• [WRITTEN TASK]: Copy out every line that contains the word "origin".

— start —

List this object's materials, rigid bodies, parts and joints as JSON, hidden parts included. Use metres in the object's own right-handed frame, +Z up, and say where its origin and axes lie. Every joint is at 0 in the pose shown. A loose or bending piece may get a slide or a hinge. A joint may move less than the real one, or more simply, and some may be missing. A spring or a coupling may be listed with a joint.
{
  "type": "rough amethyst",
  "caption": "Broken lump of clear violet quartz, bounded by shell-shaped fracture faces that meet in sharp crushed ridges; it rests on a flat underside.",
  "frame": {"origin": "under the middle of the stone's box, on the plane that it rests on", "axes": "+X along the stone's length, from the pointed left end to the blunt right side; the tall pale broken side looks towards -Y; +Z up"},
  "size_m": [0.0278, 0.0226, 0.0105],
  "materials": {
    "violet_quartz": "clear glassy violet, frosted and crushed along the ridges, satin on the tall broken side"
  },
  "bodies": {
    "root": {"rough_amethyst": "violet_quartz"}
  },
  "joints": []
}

— end —
— start —

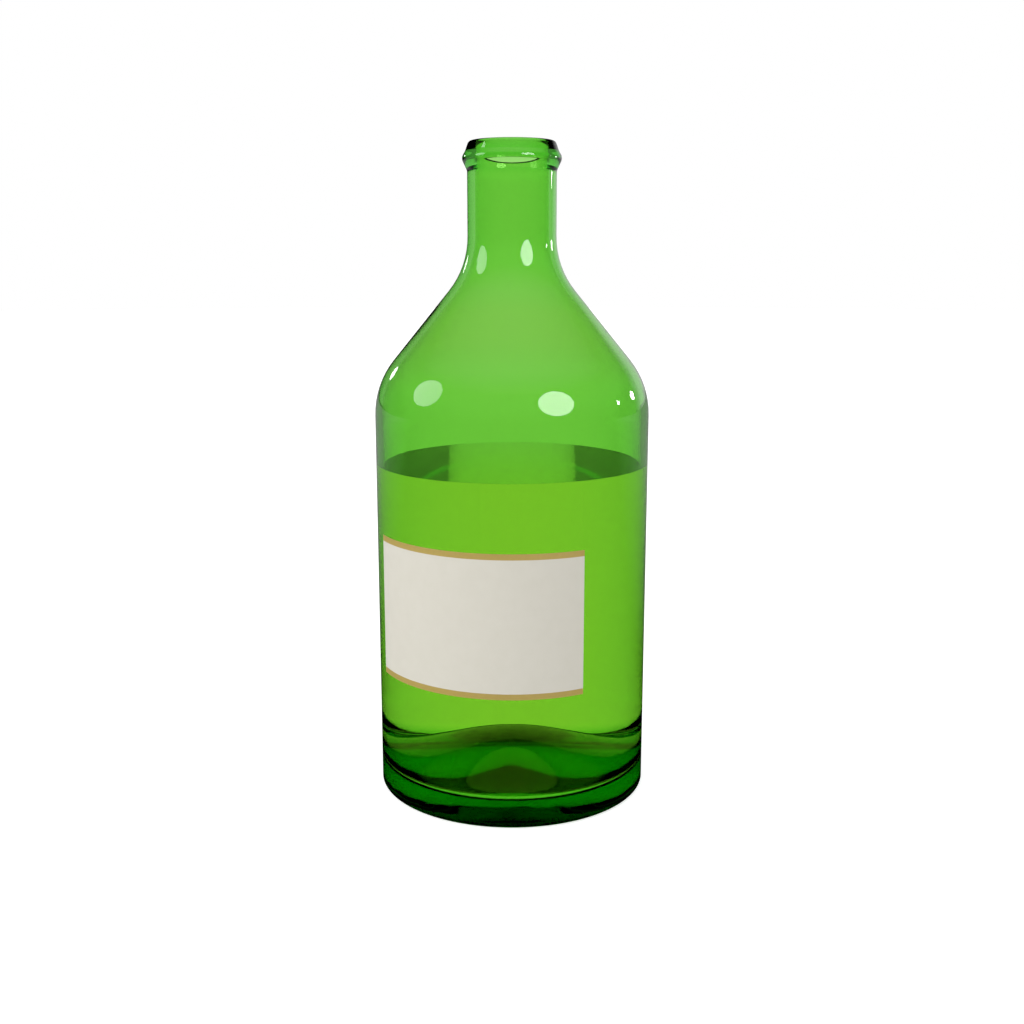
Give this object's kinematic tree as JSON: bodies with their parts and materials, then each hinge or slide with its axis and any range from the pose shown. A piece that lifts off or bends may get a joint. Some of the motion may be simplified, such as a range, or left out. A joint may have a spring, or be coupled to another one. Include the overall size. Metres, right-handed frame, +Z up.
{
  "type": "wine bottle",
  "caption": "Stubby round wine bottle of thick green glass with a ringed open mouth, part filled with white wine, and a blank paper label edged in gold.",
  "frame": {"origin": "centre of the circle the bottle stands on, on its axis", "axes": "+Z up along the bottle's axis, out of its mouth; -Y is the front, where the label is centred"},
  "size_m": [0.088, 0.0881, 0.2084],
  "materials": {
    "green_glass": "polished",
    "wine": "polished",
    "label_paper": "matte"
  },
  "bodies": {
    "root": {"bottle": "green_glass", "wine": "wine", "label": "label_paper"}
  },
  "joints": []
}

— end —
— start —

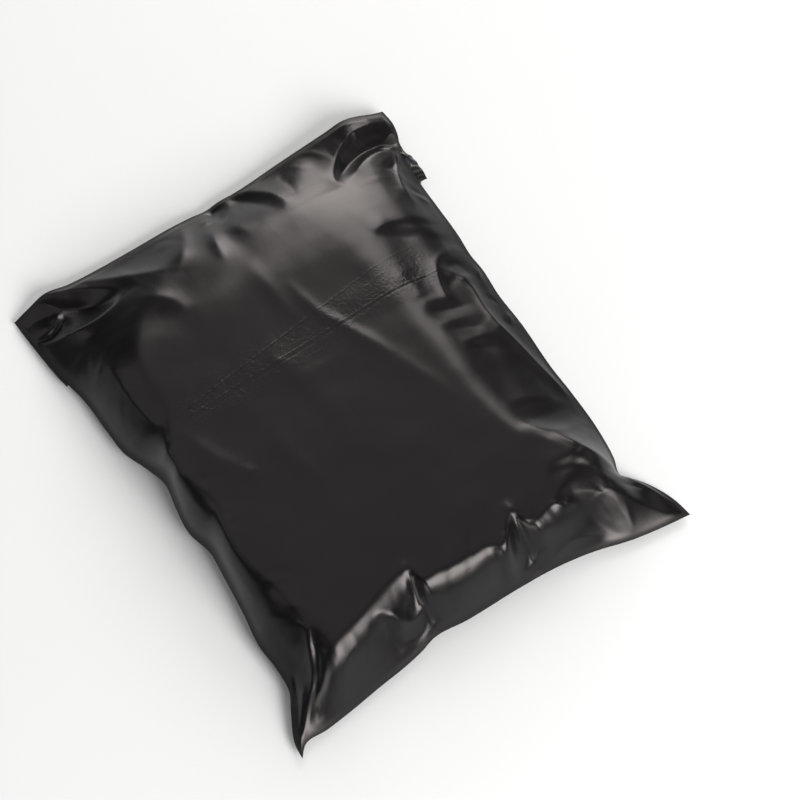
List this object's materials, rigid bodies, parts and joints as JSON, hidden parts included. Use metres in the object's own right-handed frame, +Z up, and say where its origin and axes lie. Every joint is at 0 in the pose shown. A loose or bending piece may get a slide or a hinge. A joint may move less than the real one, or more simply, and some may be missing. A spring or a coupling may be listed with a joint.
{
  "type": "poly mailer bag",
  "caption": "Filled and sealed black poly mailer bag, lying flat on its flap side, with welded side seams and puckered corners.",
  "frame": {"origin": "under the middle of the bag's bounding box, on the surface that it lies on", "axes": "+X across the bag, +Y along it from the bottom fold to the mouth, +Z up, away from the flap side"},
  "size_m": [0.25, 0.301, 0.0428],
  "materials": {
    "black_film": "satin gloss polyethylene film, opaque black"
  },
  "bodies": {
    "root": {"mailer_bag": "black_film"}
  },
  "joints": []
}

— end —

• [COMPLETE OUTPUT]:
List this object's materials, rigid bodies, parts and joints as JSON, hidden parts included. Use metres in the object's own right-handed frame, +Z up, and say where its origin and axes lie. Every joint is at 0 in the pose shown. A loose or bending piece may get a slide or a hinge. A joint may move less than the real one, or more simply, and some may be missing. A spring or a coupling may be listed with a joint.
  "frame": {"origin": "under the middle of the stone's box, on the plane that it rests on", "axes": "+X along the stone's length, from the pointed left end to the blunt right side; the tall pale broken side looks towards -Y; +Z up"},
  "frame": {"origin": "centre of the circle the bottle stands on, on its axis", "axes": "+Z up along the bottle's axis, out of its mouth; -Y is the front, where the label is centred"},
List this object's materials, rigid bodies, parts and joints as JSON, hidden parts included. Use metres in the object's own right-handed frame, +Z up, and say where its origin and axes lie. Every joint is at 0 in the pose shown. A loose or bending piece may get a slide or a hinge. A joint may move less than the real one, or more simply, and some may be missing. A spring or a coupling may be listed with a joint.
  "frame": {"origin": "under the middle of the bag's bounding box, on the surface that it lies on", "axes": "+X across the bag, +Y along it from the bottom fold to the mouth, +Z up, away from the flap side"},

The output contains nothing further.